Exercise brief: Set down exactly the lines from the one with "side_weave_left();" to the one with "cad_parts[node].hide_render = cad_parts[node].hide_viewport", both included, and no line outside that range.

Data extract:
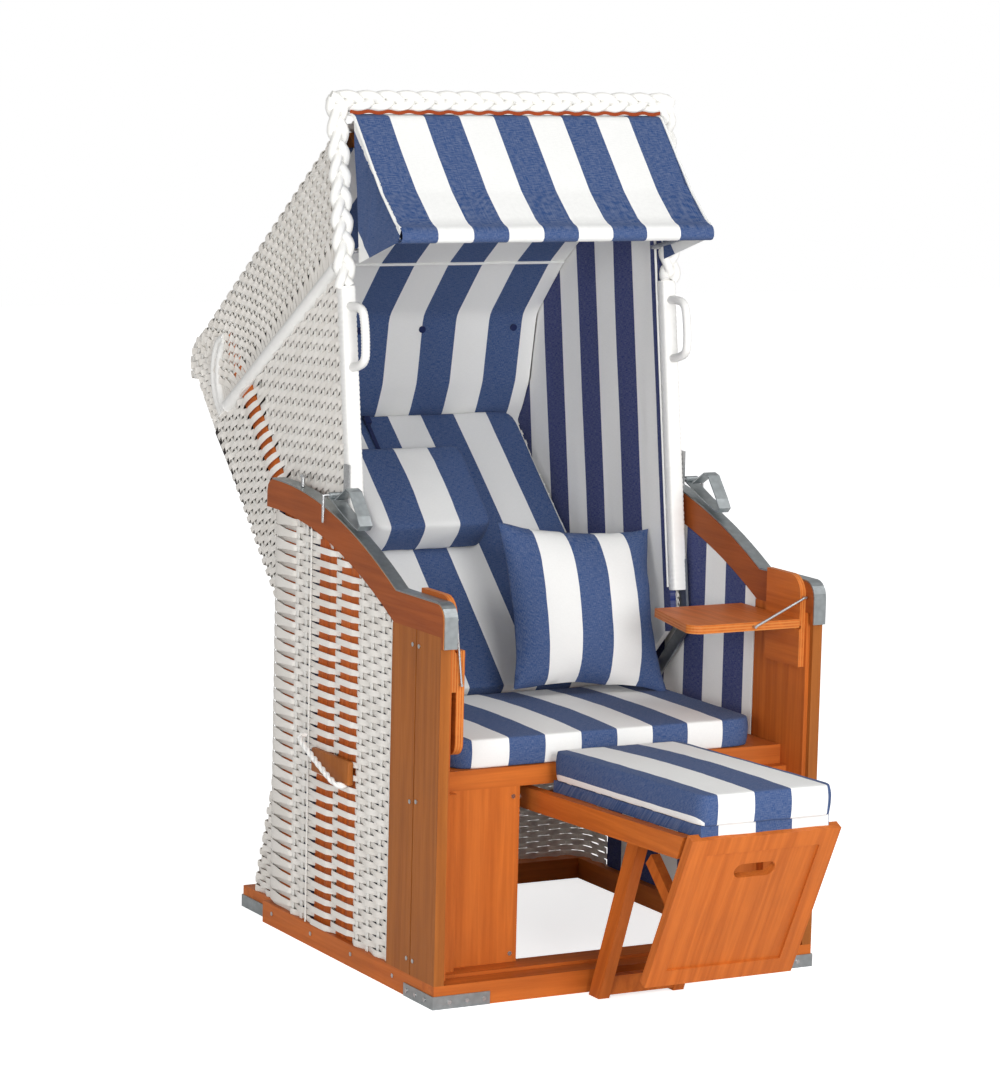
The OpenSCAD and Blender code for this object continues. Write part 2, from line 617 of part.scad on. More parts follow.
// Awning
module awning_tube() { color(steel) hood() {
    pin(-awn_tube_w / 2, awn_tube_w / 2, awn_tube[0], awn_tube[1], awn_tube_d);
    both() {
        wire([[arm_in + 10, awn_pivot[0], awn_pivot[1]], [arm_in - 12, awn_pivot[0], awn_pivot[1]],
            [arm_in - 12, awn_tube[0], awn_tube[1]]], awn_arm_d);
    }
} }
rim_front = hood_y - 12;
cloth_top = rim_z - cloth_t - soft_gap;
cloth_line = [[wrap_y - 12, cloth_top], [rim_front - 4, cloth_top - 8], [hood_y - 62, rim_z - 72], [hood_y - 118, rim_z - 160],
    [awn_tube[0] - awn_tube_d / 2 - 0.4, awn_tube[1] + 6], [awn_tube[0] - awn_tube_d / 2 - 0.4, awn_tube[1] - 8],
    [awn_tube[0] - 2, awn_tube[1] - 24]];
module awning_cloth() { color(blue) hood() {
    plate(-awn_tube_w / 2, awn_tube_w / 2, ribbon(cloth_line, -cloth_t));
    both() difference() {
        plate(awn_tube_w / 2 - cloth_t, awn_tube_w / 2, concat([for (i = [1:5]) cloth_line[i]],
            [[rim_front - soft_gap, awn_pivot_z - 22], [rim_front - soft_gap, cloth_top - 8]]));
        pin(0, half, awn_tube[0], awn_tube[1], awn_tube_d + 0.8);
    }
} }

// Trays: hinge at their lower outer edge, laid open
module tray(front, back) {
    translate([tray_out, tray_y + 12, tray_z]) rotate([-90, 0, 0]) cylinder(d = barrel_d, h = barrel_l);
    translate([0, tray_y, tray_z]) linear_extrude(tray_t) polygon(concat(
        [[tray_out, 0], [tray_out, tray_w], [tray_out - back, tray_w]],
        [for (a = [180:15:270]) [tray_out - front + 24 + 24 * cos(a), 24 + 24 * sin(a)]]));
}
module strut(a) {
    translate([strut_x, strut_y, strut_z]) {
        rotate([-90, 0, 0]) translate([0, 0, -wire_d / 2]) cylinder(d = wire_d, h = tray_y - strut_y + 11);
        rotate([0, a, 0]) {
            mirror([0, 0, 1]) cylinder(d = wire_d - 0.6, h = strut_l);
            translate([0, -wire_d / 2, -strut_l]) rotate([-90, 0, 0]) cylinder(d = wire_d, h = wire_d / 2 + tray_y - strut_y - 0.3);
        }
    }
}
module tray_right() { color(wood) put() tray(tray_l, tray_short); }
module tray_left() { color(wood) put() right(-1) translate([tray_out, 0, tray_z]) rotate([0, -90, 0])
    translate([-tray_out, 0, -tray_z]) tray(tray_short, tray_l);
}
module strut_right() { color(steel) put() strut(strut_open); }
module strut_left() { color(steel) put() right(-1) strut(strut_shut); }

// Latches: a strip with an eye on the rod and a loop over its front end
latch_x = half - arm_t / 2 - 13;
latch_line = [[rod_y - 1, rod_z - 4], [434, 850], [392, 832], [338, 814], [331, 821], [341, 836], [374, 876],
    [388, 880], [430, 856]];
module latch() {
    difference() {
        union() {
            plate(latch_x, latch_x + 26, ribbon(latch_line, 2.5));
            pin(latch_x, latch_x + 26, rod_y, rod_z, rod_d + 5);
        }
        pin(latch_x - 1, latch_x + 27, rod_y, rod_z, rod_d + 2 * fit);
    }
}
module latch_left() { color(steel) put() right(-1) latch(); }
module latch_right() { color(steel) put() latch(); }

// Footrest: along the rails, s runs to the front and h up, from the axle
module deck() { put() translate([0, axle_y, axle_z]) rotate([-rail_rise, 0, 0]) children(); }
module footrest_axle() { color(steel) put() {
    pin(0.3 - guide_in, guide_in - 0.3, axle_y, axle_z, axle_d);
    both() box(guide_in - 19, guide_in - 0.3, axle_y - 20, axle_y + 20, axle_z - 20.7, axle_z + 14);
} }
shaft = [axle_y - shaft_s, axle_z + shaft_s * tan(rail_rise)];
// Depths where the rails, the pad and the cushion end
rail_end = axle_y - (blade_y + 38);
deck_back = axle_y - 60;
pad_front = axle_y - (blade_y - 1);
hinge_d = 10;
blade_hinge = [blade_y + (blade_t + hinge_d / 2) * cos(blade_lean) + 14 * sin(blade_lean),
    blade_z + (blade_t + hinge_d / 2) * sin(blade_lean) - 14 * cos(blade_lean)];
module footrest_rails() { color(wood) deck() difference() {
    union() {
        both() plate(rail_half - rail_t, rail_half, [[16, -rail_h / 2], [16, rail_h / 2], [-rail_end - 8, rail_h / 2],
            [-rail_end + 12, -rail_h / 2]]);
        box(rail_t - rail_half, rail_half - rail_t, -rail_end + 14, -rail_end + 34, -6, rail_h / 2);
        box(rail_t - rail_half, rail_half - rail_t, -120, -100, -6, rail_h / 2);
        pin(-rail_half, rail_half, -shaft_s / cos(rail_rise), 0, axle_d);
        rotate([rail_rise, 0, 0]) translate([0, -axle_y, -axle_z]) {
            pin(-108, 108, blade_hinge[0], blade_hinge[1], 6);
            both() pin(101, 108, blade_hinge[0], blade_hinge[1], 8);
            both() box(101, 108, blade_hinge[0], blade_y + 58, blade_hinge[1] - 4, blade_hinge[1] + 2);
        }
    }
    pin(-rail_half - 1, rail_half + 1, 0, 0, axle_d + 2 * fit);
} }
module footrest_pad() { color(blue) deck() {
    plate(-cushion_w / 2, cushion_w / 2, [[5 - deck_back, rail_h / 2 + 0.3], [5 - deck_back, rail_h / 2 + pad_t],
        [-pad_front, rail_h / 2 + pad_t], [-pad_front, rail_h / 2 + 14], [6 - rail_end, rail_h / 2 + 14],
        [6 - rail_end, rail_h / 2 + 0.3]]);
} }
module footrest_cushion() { color(blue) deck() translate([0, -deck_back - cushion_l / 2, rail_h / 2 + pad_t + soft_gap])
    cushion(cushion_w, cushion_l, cushion_t, crown = 5);
}
leg_dir = atan2(foot_y - shaft[0], shaft[1]);
module footrest_legs() { color(wood) put() {
    across = [cos(leg_dir), sin(leg_dir)];
    down = [sin(leg_dir), -cos(leg_dir)];
    r = leg_w / 2;
    eye = [for (a = [0:15:180]) shaft + r * (cos(a) * across - sin(a) * down)];
    toes = [for (s = [-r, r]) shaft + s * across + (shaft[1] + s * across[1]) / cos(leg_dir) * down];
    difference() {
        union() {
            both() plate(leg_half - leg_t, leg_half, concat(eye, toes));
            box(leg_t - leg_half - 1, leg_half - leg_t + 1, foot_y - 19, foot_y + 1, 6, 40);
        }
        pin(-leg_half - 1, leg_half + 1, shaft[0], shaft[1], axle_d + 2 * fit);
    }
} }
// Front panel with its moulded frame and hand slot, hung at its top
module blade() { put() translate([0, blade_y, blade_z]) rotate([blade_lean, 0, 0]) children(); }
frame_w = 34;
slot_w = 82;
slot_h = 30;
module footrest_panel() { color(wood) blade() {
    difference() {
        union() {
            box(-rail_half, rail_half, 0, blade_t, -blade_l, 0);
            pin(-100, 100, blade_t + hinge_d / 2, -14, hinge_d);
            box(-100, 100, blade_t, blade_t + 5, -19, -9);
        }
        box(frame_w - rail_half, rail_half - frame_w, -1, 4, frame_w - blade_l, -frame_w);
        hull() for (s = [-1, 1]) translate([s * (slot_w - slot_h) / 2, 20, -64 - slot_h / 2]) rotate([90, 0, 0])
            cylinder(d = slot_h, h = 22, $fn = 32);
        pin(-101, 101, blade_t + hinge_d / 2, -14, 6 + 2 * fit);
    }
} }
module panel_braces() { color(wood) blade() both() {
    translate([46, blade_t, -blade_l + 42]) difference() {
        rotate([-75, 0, 0]) translate([0, -26, 0]) cube([18, 26, 205]);
        box(-1, 20, -80, 0, -80, 300);
    }
} }

front_sill();
side_sills();
rear_sill();
step_boards();
corner_brackets();
side_planks();
face_boards();
side_weave_left();
side_weave_right();
side_slats();
base_back();
base_linings();
arm_rail_left();
arm_rail_right();
rail_strips();
stop_bolts();
inner_posts();
front_panels();
seat_apron();
seat_frame();
seat_board();
seat_cushion();
throw_pillow();
tray_boards();
rope_handles();
footrest_guides();
pivot_bolts();
base_screws();
hood_side_left();
hood_side_right();
hood_shell();
braided_rim();
hood_posts();
hood_bars();
d_handles();
hood_battens();
hood_side_linings();
hood_back_lining();
back_cushion();
bolster();
bolster_strap();
lining_buttons();
latch_rods();
awning_tube();
awning_cloth();
tray_left();
tray_right();
strut_left();
strut_right();
latch_left();
latch_right();
footrest_axle();
footrest_rails();
footrest_pad();
footrest_cushion();
footrest_legs();
footrest_panel();
panel_braces();
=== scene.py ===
"""Looks for the hooded beach chair: wicker, striped cloth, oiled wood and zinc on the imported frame."""
import bisect
import math

import bmesh
import bpy
from mathutils import Matrix, Vector, noise


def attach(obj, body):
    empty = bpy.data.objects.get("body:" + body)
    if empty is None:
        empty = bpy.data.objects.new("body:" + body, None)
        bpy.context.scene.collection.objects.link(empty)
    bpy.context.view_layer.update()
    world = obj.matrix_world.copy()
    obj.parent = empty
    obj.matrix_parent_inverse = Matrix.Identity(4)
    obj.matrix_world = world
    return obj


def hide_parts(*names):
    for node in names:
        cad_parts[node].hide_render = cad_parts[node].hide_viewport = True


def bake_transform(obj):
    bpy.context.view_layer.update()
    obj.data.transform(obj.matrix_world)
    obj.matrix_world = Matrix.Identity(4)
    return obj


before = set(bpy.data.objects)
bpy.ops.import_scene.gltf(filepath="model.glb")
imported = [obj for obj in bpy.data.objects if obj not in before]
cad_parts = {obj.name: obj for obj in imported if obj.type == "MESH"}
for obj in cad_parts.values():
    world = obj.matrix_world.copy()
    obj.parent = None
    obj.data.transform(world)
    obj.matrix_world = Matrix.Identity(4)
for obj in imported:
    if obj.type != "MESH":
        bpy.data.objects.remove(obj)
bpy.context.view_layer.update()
scene = bpy.context.scene

# ---------------- places, all in millimetres as in the plans
MM = 0.001
SILL_T, HALF, INNER, HOOD_HALF = 44, 397, 369, 359
ARM_Z, ARM_RISE, ARM_BEND, ARM_RUN, ARM_BAND = 725, 137, 180, 520, 57
BASE_D, SILL_H, PLANK_END = 712, 42, 187
HOOD_Y, WRAP_Y, ROOF_Z, ROOF_FALL = 388, 414, 1541, math.radians(28.5)
CORNER_Y, BACK_RISE, BULGE_R, LOW_Y = 1150, math.radians(53.2), 80, 645
EDGE_R, SEAM_X = 50, 309
RIM_Z, RIM_H, BRAID_Z, WRAP_Z = 1552, 38, 1225, 634
BRAID_X, POST_X, POST_MID = 352, 344, 401
REST_LEAN, BLADE_LEAN = 49.5, 26.4
# Depth of the straps' and the stakes' middles below the surface, width of a stake, and a strap's rise over it
SKIN, STAKE_IN, STAKE_W, LIFT = 5, 5.7, 7.0, 4.2
# Stakes between roof and rib and how far down they reach, round the hub, and the gaps between the others
ROOF_STAKES, ROOF_SHARE, FAN_STAKES, STAKE_GAP, POST_GAP = 11, 0.78, 7, 26, 25
FAN_TOP, FAN_LOW = 1256, 578
# Half widths of the linings, the awning and its flaps; width of a flap's stripe
LINING_X, AWNING_X, FLAP_X, FLAP_STRIPE = 333.3, 329, 327.5, 118
RIM_EDGE = (404, 1549)
STRIPE = 72


def turn_x(degrees):
    return Matrix.Rotation(math.radians(degrees), 4, "X")


def shift(x, y, z):
    return Matrix.Translation((x, y, z))


BASE = Matrix.Scale(MM, 4) @ shift(0, -SILL_T / 2, 0)
HOOD = BASE @ shift(0, 540, 440) @ turn_x(-7.5) @ shift(0, -540, -440)
REST = HOOD @ shift(0, 511, 468) @ turn_x(REST_LEAN)
DECK = BASE @ shift(0, 150, 338) @ turn_x(-2)

# ---------------- camera, light and floor
def add(name, data):
    obj = bpy.data.objects.new(name, data)
    scene.collection.objects.link(obj)
    return obj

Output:
side_weave_left();
side_weave_right();
side_slats();
base_back();
base_linings();
arm_rail_left();
arm_rail_right();
rail_strips();
stop_bolts();
inner_posts();
front_panels();
seat_apron();
seat_frame();
seat_board();
seat_cushion();
throw_pillow();
tray_boards();
rope_handles();
footrest_guides();
pivot_bolts();
base_screws();
hood_side_left();
hood_side_right();
hood_shell();
braided_rim();
hood_posts();
hood_bars();
d_handles();
hood_battens();
hood_side_linings();
hood_back_lining();
back_cushion();
bolster();
bolster_strap();
lining_buttons();
latch_rods();
awning_tube();
awning_cloth();
tray_left();
tray_right();
strut_left();
strut_right();
latch_left();
latch_right();
footrest_axle();
footrest_rails();
footrest_pad();
footrest_cushion();
footrest_legs();
footrest_panel();
panel_braces();
=== scene.py ===
"""Looks for the hooded beach chair: wicker, striped cloth, oiled wood and zinc on the imported frame."""
import bisect
import math

import bmesh
import bpy
from mathutils import Matrix, Vector, noise


def attach(obj, body):
    empty = bpy.data.objects.get("body:" + body)
    if empty is None:
        empty = bpy.data.objects.new("body:" + body, None)
        bpy.context.scene.collection.objects.link(empty)
    bpy.context.view_layer.update()
    world = obj.matrix_world.copy()
    obj.parent = empty
    obj.matrix_parent_inverse = Matrix.Identity(4)
    obj.matrix_world = world
    return obj


def hide_parts(*names):
    for node in names:
        cad_parts[node].hide_render = cad_parts[node].hide_viewport = True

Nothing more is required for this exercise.